5. QCS Control Feedback Loop Mismatch

Modern paper machines rely heavily on Quality Control Systems (QCS) for automated CD profile control. However, when measurement sensors drift, scanner frames suffer from mechanical misalignment, or the mapping model fails to match actual field conditions, the automated control loop itself becomes a misleading factor.

In these scenarios, the system is actively responding to incorrect measurement signals rather than the true state of the paper web. Blindly linking this to actuators (such as dilution valves or thermal bolts) does not improve the CD profile; instead, it introduces artificial basis weight distortions across the entire web width.

Conclusion: System-Wide Engineering Over Localized Adjustments

From the perspective of comprehensive system integration championed by PMTEC, CD basis weight variation is never an isolated equipment issue; it is a comprehensive reflection of the stability of the entire paper machine process system.
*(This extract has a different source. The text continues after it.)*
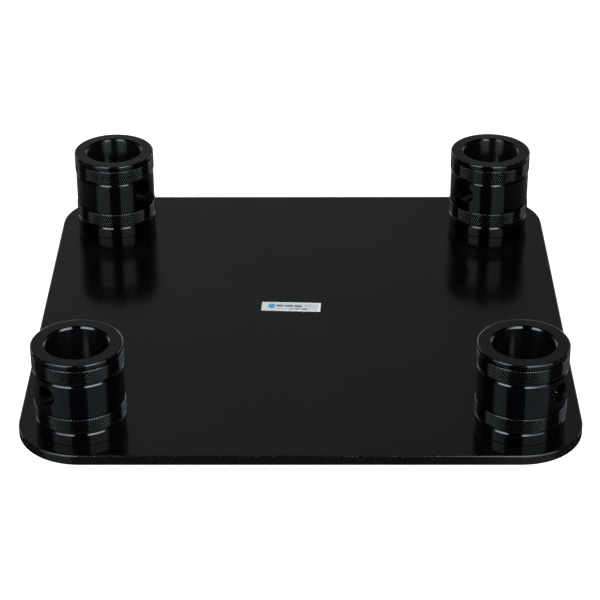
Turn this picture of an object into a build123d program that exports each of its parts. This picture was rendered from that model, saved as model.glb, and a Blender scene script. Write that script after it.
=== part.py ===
from build123d import *

import math
import os

# A four-point base plate for square box truss: a flat steel plate, four turned
# aluminium receivers that the truss's conical spigots drop into, and one countersunk
# screw per receiver, driven from below.
#
# Frame: millimetres, +Z up, origin at the middle of the plate's underside.
# -Y is the front, +X the right.

# ---- driving dimensions ----------------------------------------------------------

PLATE_SIDE = 308.0
PLATE_THICKNESS = 6.0
PLATE_CORNER_RADIUS = 36.0
PLATE_EDGE_RADIUS = 1.0

CHORD_SPACING = 239.0  # centre to centre of the truss's four main tubes

RECEIVER_HEIGHT = 50.0
LIP_RADIUS = 25.0
LIP_EDGE_RADIUS = 1.0
WAIST_RADIUS = 24.6
GROOVE_RADIUS = 23.4
KNURL_ROOT_RADIUS = 24.45
SMALL_CHAMFER = 0.3
BEVEL = 0.6  # of the edge under each band, at 45 degrees

# Heights above the plate's top, up the lower of the two knurled bands.
# The upper band is the same, BAND_PITCH higher.
BAND_PITCH = 30.0
BEVEL_FOOT = 6.1
BEVEL_HEAD = BEVEL_FOOT + BEVEL
KNURL_BOTTOM = 8.0
KNURL_TOP = 16.2
WAIST_BOTTOM = 17.1

MOUTH_RADIUS = 17.9
MOUTH_DEPTH = 0.7
CONE_TOP_RADIUS = 17.1
CONE_BOTTOM_RADIUS = 13.6
SOCKET_FLOOR = 12.0

PIN_HOLE_RADIUS = 5.8
PIN_HOLE_HEIGHT = 28.0  # of its centre, above the plate's top

SCREW_RADIUS = 5.0
SCREW_LENGTH = 16.0
SCREW_HEAD_RADIUS = 10.0
SCREW_HEAD_LAND = 0.5
SCREW_RECESS = 0.2  # the head's face lies this far inside the plate
SCREW_TIP_CHAMFER = 0.8
SCREW_HEX_ACROSS_FLATS = 6.0
SCREW_HEX_DEPTH = 3.4

TAPPED_HOLE_RADIUS = SCREW_RADIUS + 0.05
COUNTERSINK_CLEARANCE = 0.1
CLEARANCE_HOLE_RADIUS = 5.5

LABEL_LENGTH = 35.3
LABEL_WIDTH = 10.3
LABEL_THICKNESS = 0.15
LABEL_CORNER_RADIUS = 0.4
LABEL_X = -6.2
LABEL_Y = 6.5
LABEL_TURN = -2.6

# Corner: (side in X, side in Y, how far the cross hole is turned from the diagonal).
# The pin holes lie on the plate's diagonals, and each receiver was turned a few
# degrees by the tightening of its screw.
RECEIVERS = {
    "front_left": (-1, -1, 5.0),
    "front_right": (1, -1, 7.0),
    "back_left": (-1, 1, 6.0),
    "back_right": (1, 1, 3.0),
}


def corner(name):
    """Centre of a receiver on the plate, and the direction of its pin hole in degrees."""
    side_x, side_y, turn = RECEIVERS[name]
    x = side_x * CHORD_SPACING / 2
    y = side_y * CHORD_SPACING / 2
    return x, y, math.degrees(math.atan2(-side_y, -side_x)) + turn


def finish(built, name):
    """Labels a finished piece and writes it to its own STEP file."""
    built.part.label = name
    export_step(built.part, f"parts/{name}.step")


def half_plane(x, y, z):
    """The upright plane in which profiles are drawn: its X is radial, its Y is up."""
    return Plane(origin=(x, y, z), x_dir=(1, 0, 0), z_dir=(0, -1, 0))


def band_outline(rise):
    """Bevel, groove, knurled band and upper groove, going up the outside."""
    return [
        (WAIST_RADIUS, BEVEL_FOOT + rise),
        (WAIST_RADIUS - BEVEL, BEVEL_HEAD + rise),
        (GROOVE_RADIUS, BEVEL_HEAD + rise),
        (GROOVE_RADIUS, KNURL_BOTTOM + rise),
        (KNURL_ROOT_RADIUS - SMALL_CHAMFER, KNURL_BOTTOM + rise),
        (KNURL_ROOT_RADIUS, KNURL_BOTTOM + SMALL_CHAMFER + rise),
        (KNURL_ROOT_RADIUS, KNURL_TOP - SMALL_CHAMFER + rise),
        (KNURL_ROOT_RADIUS - SMALL_CHAMFER, KNURL_TOP + rise),
        (GROOVE_RADIUS, KNURL_TOP + rise),
        (GROOVE_RADIUS, WAIST_BOTTOM + rise),
    ]


def receiver_outline():
    """Half section of a receiver, as (radius, height above the plate's top)."""
    foot = [(TAPPED_HOLE_RADIUS, 0), (WAIST_RADIUS - SMALL_CHAMFER, 0), (WAIST_RADIUS, SMALL_CHAMFER)]
    waist = [
        (WAIST_RADIUS - SMALL_CHAMFER, WAIST_BOTTOM),
        (WAIST_RADIUS, WAIST_BOTTOM + SMALL_CHAMFER),
    ]
    lip = [
        (LIP_RADIUS - SMALL_CHAMFER, WAIST_BOTTOM + BAND_PITCH),
        (LIP_RADIUS, WAIST_BOTTOM + BAND_PITCH + SMALL_CHAMFER),
        (LIP_RADIUS, RECEIVER_HEIGHT),
    ]
    mouth_bottom = RECEIVER_HEIGHT - MOUTH_DEPTH
    socket = [
        (MOUTH_RADIUS, RECEIVER_HEIGHT),
        (MOUTH_RADIUS, mouth_bottom),
        (CONE_TOP_RADIUS, mouth_bottom - (MOUTH_RADIUS - CONE_TOP_RADIUS)),
        (CONE_BOTTOM_RADIUS, SOCKET_FLOOR),
        (TAPPED_HOLE_RADIUS, SOCKET_FLOOR),
    ]
    return foot + band_outline(0) + waist + band_outline(BAND_PITCH) + lip + socket


def make_receiver(name):
    """A turned receiver: conical socket, two knurled bands, cross hole, tapped foot."""
    x, y, pin_direction = corner(name)
    axis = Axis((x, y, 0), (0, 0, 1))
    pin_axis = Vector(1, 0, 0).rotate(Axis.Z, pin_direction)
    pin_centre = Vector(x, y, PLATE_THICKNESS + PIN_HOLE_HEIGHT)
    with BuildPart() as receiver:
        with BuildSketch(half_plane(x, y, PLATE_THICKNESS)):
            with BuildLine():
                Polyline(*receiver_outline(), close=True)
            make_face()
        revolve(axis=axis)
        top_ring = receiver.faces().sort_by(Axis.Z)[-1]
        fillet(top_ring.outer_wire().edges(), LIP_EDGE_RADIUS)
        with BuildSketch(Plane(origin=pin_centre, z_dir=pin_axis)):
            Circle(PIN_HOLE_RADIUS)
        extrude(amount=LIP_RADIUS + 1, both=True, mode=Mode.SUBTRACT)
    finish(receiver, f"receiver_{name}")


def make_screw(name):
    """A countersunk socket screw, head down in the plate, shank up into the receiver."""
    x, y, _ = corner(name)
    cone_height = SCREW_HEAD_RADIUS - SCREW_RADIUS
    with BuildPart() as screw:
        with BuildSketch(half_plane(x, y, SCREW_RECESS)):
            with BuildLine():
                Polyline(
                    (0, 0),
                    (SCREW_HEAD_RADIUS, 0),
                    (SCREW_HEAD_RADIUS, SCREW_HEAD_LAND),
                    (SCREW_RADIUS, SCREW_HEAD_LAND + cone_height),
                    (SCREW_RADIUS, SCREW_LENGTH - SCREW_TIP_CHAMFER),
                    (SCREW_RADIUS - SCREW_TIP_CHAMFER, SCREW_LENGTH),
                    (0, SCREW_LENGTH),
                    close=True,
                )
            make_face()
        revolve(axis=Axis((x, y, 0), (0, 0, 1)))
        with BuildSketch(Plane.XY.offset(SCREW_RECESS)):
            with Locations((x, y)):
                RegularPolygon(SCREW_HEX_ACROSS_FLATS / 2, 6, major_radius=False)
        extrude(amount=SCREW_HEX_DEPTH, mode=Mode.SUBTRACT)
    finish(screw, f"screw_{name}")


os.makedirs("parts", exist_ok=True)

# ---- the plate, with a countersunk hole under each receiver -------------------------

hole_profile = [
    (0, -1),
    (SCREW_HEAD_RADIUS + COUNTERSINK_CLEARANCE, -1),
    (SCREW_HEAD_RADIUS + COUNTERSINK_CLEARANCE, SCREW_RECESS + SCREW_HEAD_LAND),
    (
        CLEARANCE_HOLE_RADIUS,
        SCREW_RECESS + SCREW_HEAD_LAND + SCREW_HEAD_RADIUS + COUNTERSINK_CLEARANCE - CLEARANCE_HOLE_RADIUS,
    ),
    (CLEARANCE_HOLE_RADIUS, PLATE_THICKNESS + 1),
    (0, PLATE_THICKNESS + 1),
]

with BuildPart() as base_plate:
    with BuildSketch():
        RectangleRounded(PLATE_SIDE, PLATE_SIDE, PLATE_CORNER_RADIUS)
    extrude(amount=PLATE_THICKNESS)
    rims = base_plate.faces().filter_by(Axis.Z).edges()
    fillet(rims, PLATE_EDGE_RADIUS)
    for receiver_name in RECEIVERS:
        hole_x, hole_y, _ = corner(receiver_name)
        with BuildSketch(half_plane(hole_x, hole_y, 0)):
            with BuildLine():
                Polyline(*hole_profile, close=True)
            make_face()
        revolve(axis=Axis((hole_x, hole_y, 0), (0, 0, 1)), mode=Mode.SUBTRACT)
finish(base_plate, "base_plate")

# ---- the adhesive label, a little off the middle of the plate ---------------------

with BuildPart() as label:
    with BuildSketch(Plane.XY.offset(PLATE_THICKNESS)):
        with Locations(Location((LABEL_X, LABEL_Y), LABEL_TURN)):
            RectangleRounded(LABEL_LENGTH, LABEL_WIDTH, LABEL_CORNER_RADIUS)
    extrude(amount=LABEL_THICKNESS)
finish(label, "label")

# ---- receivers and screws -----------------------------------------------------------

for receiver_name in RECEIVERS:
    make_receiver(receiver_name)
    make_screw(receiver_name)
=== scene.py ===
import math

import bpy
from mathutils import Matrix, Vector


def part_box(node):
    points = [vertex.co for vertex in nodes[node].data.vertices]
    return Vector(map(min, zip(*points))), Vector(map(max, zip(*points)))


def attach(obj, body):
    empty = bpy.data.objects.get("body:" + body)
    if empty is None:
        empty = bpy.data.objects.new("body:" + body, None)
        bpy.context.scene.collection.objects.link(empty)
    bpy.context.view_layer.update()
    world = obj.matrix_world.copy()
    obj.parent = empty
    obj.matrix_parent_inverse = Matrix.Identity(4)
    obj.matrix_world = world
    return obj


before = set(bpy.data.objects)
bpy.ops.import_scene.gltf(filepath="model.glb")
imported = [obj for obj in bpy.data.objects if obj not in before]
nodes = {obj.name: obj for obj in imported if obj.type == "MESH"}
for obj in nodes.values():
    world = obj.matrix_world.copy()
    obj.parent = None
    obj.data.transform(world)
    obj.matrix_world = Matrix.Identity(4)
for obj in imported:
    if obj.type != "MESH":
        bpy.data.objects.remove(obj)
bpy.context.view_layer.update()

# ---- sizes of the pieces that are made here, in metres ---------------------------------

MM = 0.001
CORNERS = ("front_left", "front_right", "back_left", "back_right")

# Knurled bands: their heights above a receiver's foot, and the teeth. The inside of each
# ring is hidden in the receiver's wall.
BAND_BOTTOMS = {"lower": 8.0 * MM, "upper": 38.0 * MM}
BAND_HEIGHT = 8.2 * MM
KNURL_TEETH = 113
KNURL_STEPS = 8  # grid columns for each tooth
KNURL_ROWS = 28
KNURL_ROOT = 24.5 * MM
KNURL_CREST = 24.97 * MM
KNURL_INSIDE = 24.1 * MM
KNURL_FLANK = 0.5  # of half a tooth, before its flat top
KNURL_TOP_CHAMFER = 0.5 * MM
KNURL_BOTTOM_CHAMFER = 0.4 * MM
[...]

It results from the compounding effects of approach flow instability, headbox amplification, forming section redistribution, and control model mismatches.

Truly efficient and permanent solutions cannot rely on frequent localized troubleshooting. Instead, engineers must deeply understand how disturbances enter the system and control them at the source—by optimizing stock preparation schemes and hydraulic balance within the approach flow system. This represents the core shift from empirical mill operation to scientific process engineering in modern papermaking.